+++ RAW DATA +++

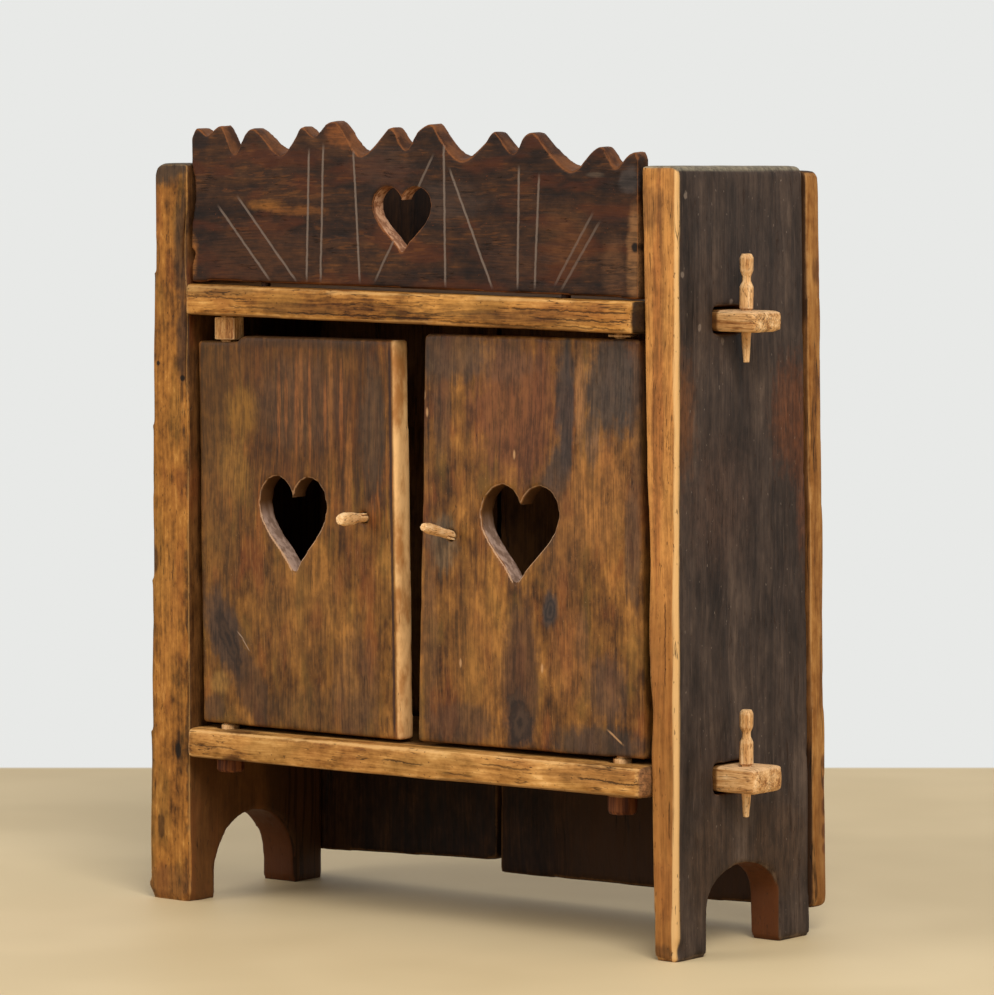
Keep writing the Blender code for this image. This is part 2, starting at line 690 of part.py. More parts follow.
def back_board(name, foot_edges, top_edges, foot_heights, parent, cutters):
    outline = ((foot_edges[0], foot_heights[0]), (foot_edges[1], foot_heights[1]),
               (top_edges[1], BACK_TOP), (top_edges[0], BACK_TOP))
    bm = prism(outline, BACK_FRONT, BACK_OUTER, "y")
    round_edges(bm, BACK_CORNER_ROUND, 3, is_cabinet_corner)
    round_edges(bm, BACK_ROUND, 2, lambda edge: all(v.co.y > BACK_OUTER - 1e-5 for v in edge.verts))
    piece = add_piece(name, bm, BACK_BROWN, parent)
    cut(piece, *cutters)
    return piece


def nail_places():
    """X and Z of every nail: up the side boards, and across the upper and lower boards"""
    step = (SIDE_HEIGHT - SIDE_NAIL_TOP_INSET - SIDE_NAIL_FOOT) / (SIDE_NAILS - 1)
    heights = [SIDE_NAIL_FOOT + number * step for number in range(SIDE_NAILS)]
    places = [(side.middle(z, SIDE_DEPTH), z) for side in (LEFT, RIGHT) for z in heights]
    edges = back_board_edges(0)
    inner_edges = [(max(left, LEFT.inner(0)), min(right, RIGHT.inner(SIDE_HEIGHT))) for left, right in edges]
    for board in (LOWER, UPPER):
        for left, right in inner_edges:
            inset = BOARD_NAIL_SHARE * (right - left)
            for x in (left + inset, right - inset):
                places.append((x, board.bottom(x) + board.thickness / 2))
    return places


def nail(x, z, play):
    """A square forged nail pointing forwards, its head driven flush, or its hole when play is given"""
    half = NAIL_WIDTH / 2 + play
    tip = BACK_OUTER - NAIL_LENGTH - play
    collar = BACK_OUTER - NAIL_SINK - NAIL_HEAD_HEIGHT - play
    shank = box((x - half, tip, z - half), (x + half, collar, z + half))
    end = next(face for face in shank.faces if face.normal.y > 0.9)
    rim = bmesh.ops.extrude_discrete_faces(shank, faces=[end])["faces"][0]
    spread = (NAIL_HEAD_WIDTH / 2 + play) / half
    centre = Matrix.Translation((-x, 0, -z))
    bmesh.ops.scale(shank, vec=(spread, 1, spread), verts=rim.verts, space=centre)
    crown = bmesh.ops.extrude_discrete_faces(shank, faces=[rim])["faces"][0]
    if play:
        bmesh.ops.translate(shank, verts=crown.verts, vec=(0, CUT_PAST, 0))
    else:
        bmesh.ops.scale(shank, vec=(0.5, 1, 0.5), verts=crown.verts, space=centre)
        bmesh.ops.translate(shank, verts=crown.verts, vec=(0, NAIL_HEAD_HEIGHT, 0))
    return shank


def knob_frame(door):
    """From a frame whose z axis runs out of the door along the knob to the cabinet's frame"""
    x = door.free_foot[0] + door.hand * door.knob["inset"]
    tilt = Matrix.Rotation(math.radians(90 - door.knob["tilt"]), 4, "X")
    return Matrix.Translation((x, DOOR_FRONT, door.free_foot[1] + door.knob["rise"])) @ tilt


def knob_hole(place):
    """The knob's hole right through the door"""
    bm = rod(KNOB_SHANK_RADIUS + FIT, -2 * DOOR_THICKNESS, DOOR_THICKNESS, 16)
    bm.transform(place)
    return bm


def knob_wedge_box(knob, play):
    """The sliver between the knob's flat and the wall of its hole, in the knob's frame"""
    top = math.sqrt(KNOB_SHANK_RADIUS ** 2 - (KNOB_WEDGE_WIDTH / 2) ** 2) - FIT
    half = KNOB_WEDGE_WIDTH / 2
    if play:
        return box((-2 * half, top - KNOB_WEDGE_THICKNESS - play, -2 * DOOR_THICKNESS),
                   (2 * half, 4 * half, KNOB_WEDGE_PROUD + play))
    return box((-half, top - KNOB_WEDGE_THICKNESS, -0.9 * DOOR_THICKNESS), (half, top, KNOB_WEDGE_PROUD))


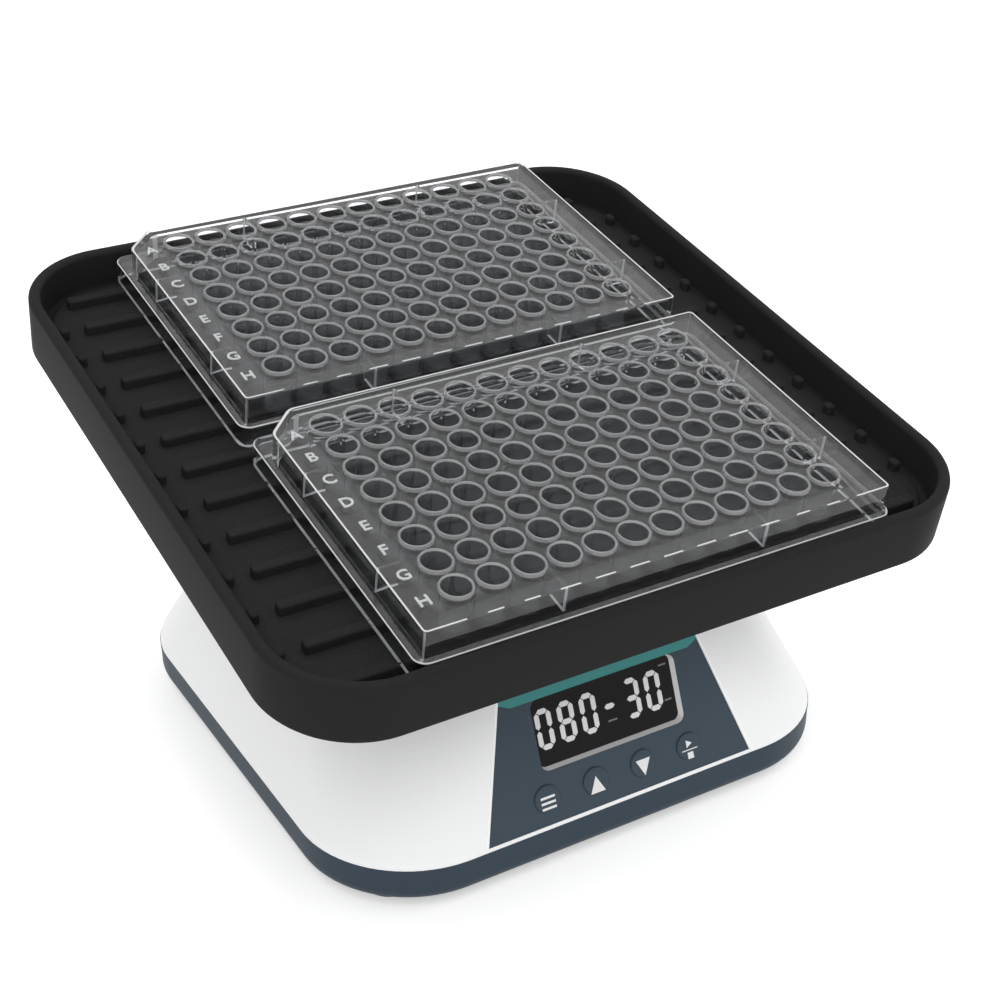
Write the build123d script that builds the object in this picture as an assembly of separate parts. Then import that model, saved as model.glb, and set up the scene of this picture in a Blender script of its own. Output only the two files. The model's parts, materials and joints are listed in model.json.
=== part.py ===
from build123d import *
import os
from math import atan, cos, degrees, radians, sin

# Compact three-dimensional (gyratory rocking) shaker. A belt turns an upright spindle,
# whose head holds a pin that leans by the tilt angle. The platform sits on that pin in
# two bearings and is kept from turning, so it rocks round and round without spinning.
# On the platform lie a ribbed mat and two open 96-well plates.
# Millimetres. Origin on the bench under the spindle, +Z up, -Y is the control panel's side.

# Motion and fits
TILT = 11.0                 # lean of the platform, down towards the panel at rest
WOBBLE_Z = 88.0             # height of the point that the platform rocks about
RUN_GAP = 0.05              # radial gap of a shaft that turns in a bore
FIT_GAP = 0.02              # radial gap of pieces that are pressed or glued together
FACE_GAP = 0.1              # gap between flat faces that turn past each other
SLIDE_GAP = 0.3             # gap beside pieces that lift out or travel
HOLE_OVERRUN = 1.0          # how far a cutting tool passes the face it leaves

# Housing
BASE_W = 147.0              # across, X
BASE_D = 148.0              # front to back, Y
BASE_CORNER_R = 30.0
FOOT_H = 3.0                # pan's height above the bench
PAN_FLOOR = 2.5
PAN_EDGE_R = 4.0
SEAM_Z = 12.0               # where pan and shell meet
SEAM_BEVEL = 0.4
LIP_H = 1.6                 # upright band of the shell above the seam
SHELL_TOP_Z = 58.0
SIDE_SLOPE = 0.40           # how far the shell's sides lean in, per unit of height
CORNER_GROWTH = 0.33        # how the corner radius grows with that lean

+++
+++ RAW DATA +++

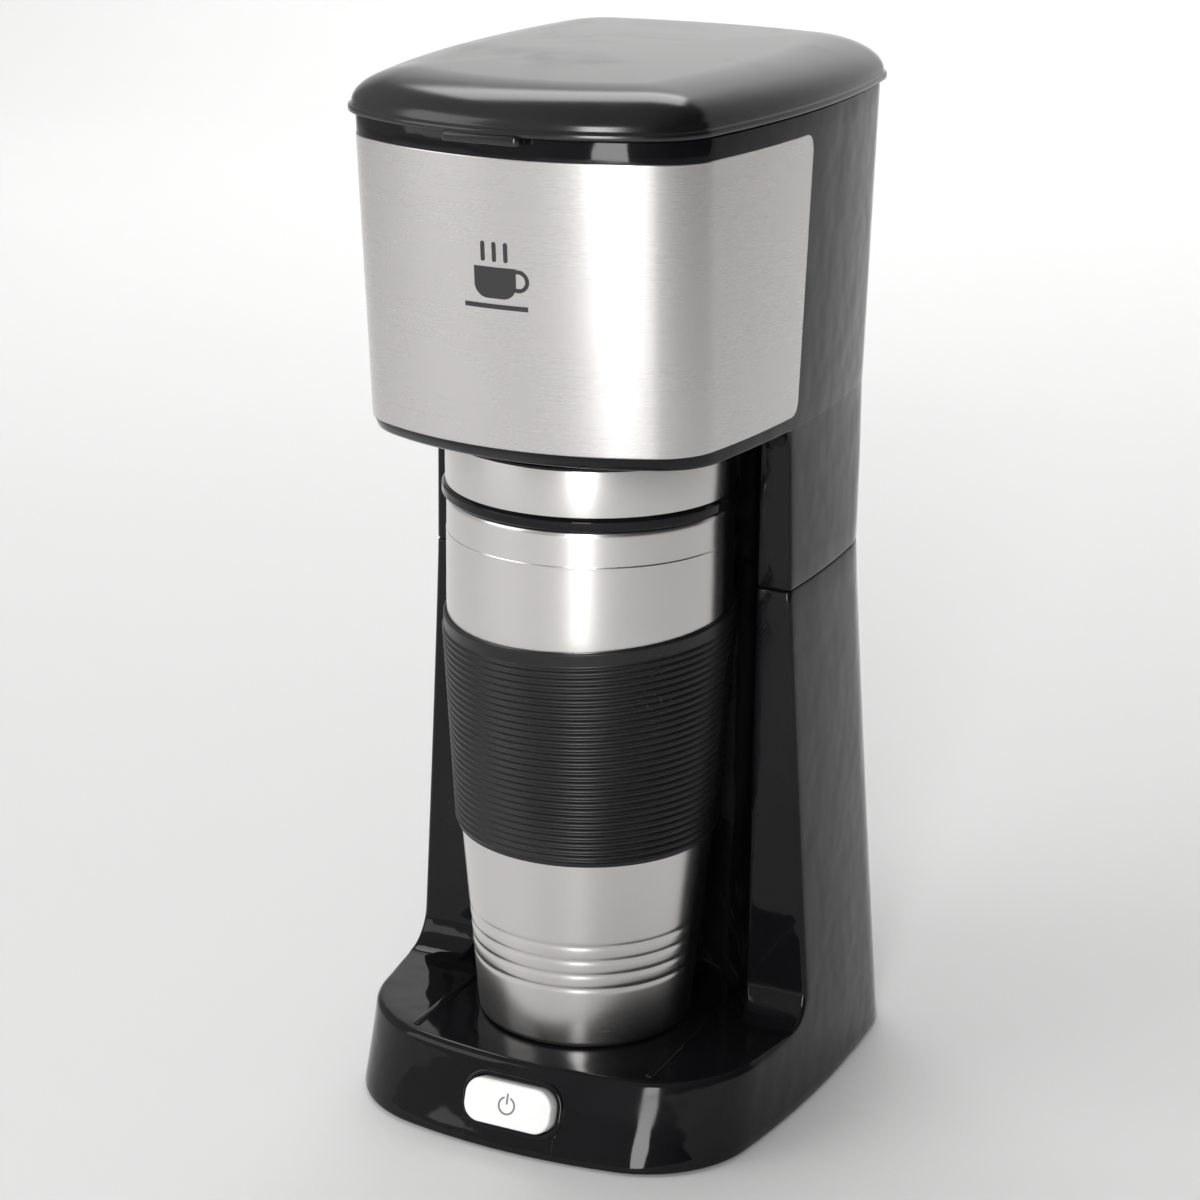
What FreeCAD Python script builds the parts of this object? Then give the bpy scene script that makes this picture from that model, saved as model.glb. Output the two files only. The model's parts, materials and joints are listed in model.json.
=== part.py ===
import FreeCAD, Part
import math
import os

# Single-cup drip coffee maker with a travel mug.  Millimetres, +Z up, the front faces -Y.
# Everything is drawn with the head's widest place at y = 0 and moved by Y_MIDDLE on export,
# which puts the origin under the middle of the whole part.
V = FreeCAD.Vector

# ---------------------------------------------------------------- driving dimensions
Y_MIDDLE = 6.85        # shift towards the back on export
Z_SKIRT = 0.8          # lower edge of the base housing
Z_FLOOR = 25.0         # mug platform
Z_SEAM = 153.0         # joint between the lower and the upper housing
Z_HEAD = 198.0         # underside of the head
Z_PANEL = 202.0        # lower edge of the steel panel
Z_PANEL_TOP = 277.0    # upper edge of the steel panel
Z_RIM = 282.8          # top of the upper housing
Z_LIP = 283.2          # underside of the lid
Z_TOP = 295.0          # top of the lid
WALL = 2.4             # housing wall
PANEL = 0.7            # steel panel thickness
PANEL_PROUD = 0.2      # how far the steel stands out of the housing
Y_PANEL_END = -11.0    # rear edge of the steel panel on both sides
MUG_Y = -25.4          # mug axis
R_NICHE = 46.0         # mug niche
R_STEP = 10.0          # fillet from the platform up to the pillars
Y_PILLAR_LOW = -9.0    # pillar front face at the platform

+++
+++ RAW DATA +++

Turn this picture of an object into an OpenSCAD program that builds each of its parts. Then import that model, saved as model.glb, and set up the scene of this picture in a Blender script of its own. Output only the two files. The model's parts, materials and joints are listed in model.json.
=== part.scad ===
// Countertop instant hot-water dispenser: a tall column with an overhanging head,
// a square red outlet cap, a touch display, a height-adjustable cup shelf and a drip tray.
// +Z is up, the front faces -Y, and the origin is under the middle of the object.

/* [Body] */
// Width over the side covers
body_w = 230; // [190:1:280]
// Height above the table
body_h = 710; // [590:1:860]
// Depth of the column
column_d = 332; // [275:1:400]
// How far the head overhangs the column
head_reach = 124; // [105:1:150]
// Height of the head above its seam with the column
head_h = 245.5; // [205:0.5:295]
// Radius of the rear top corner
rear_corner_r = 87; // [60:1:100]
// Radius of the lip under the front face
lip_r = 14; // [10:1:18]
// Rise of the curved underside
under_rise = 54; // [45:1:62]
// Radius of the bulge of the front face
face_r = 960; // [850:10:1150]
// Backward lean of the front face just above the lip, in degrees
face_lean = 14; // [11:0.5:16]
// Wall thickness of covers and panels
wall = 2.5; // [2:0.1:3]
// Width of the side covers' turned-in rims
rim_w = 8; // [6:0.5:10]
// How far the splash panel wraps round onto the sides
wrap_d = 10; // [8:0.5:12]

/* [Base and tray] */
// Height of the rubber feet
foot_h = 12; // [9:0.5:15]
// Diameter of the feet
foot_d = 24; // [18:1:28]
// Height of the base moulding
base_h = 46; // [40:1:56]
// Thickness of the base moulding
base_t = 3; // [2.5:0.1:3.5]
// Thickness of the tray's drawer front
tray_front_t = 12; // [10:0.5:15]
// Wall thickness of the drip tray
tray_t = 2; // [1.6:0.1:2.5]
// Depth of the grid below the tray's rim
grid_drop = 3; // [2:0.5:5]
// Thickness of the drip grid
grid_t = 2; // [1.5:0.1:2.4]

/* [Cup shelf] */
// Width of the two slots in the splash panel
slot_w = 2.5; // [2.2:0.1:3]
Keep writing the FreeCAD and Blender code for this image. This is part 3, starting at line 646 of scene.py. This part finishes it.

+++

# DIRECTIVE
Extract the lines from the line with "Write the build123d" through the line with "from math import". Keep both of those lines, copy everything exactly, and add nothing.

# REPLY TO THE TASK
Write the build123d script that builds the object in this picture as an assembly of separate parts. Then import that model, saved as model.glb, and set up the scene of this picture in a Blender script of its own. Output only the two files. The model's parts, materials and joints are listed in model.json.
=== part.py ===
from build123d import *
import os
from math import atan, cos, degrees, radians, sin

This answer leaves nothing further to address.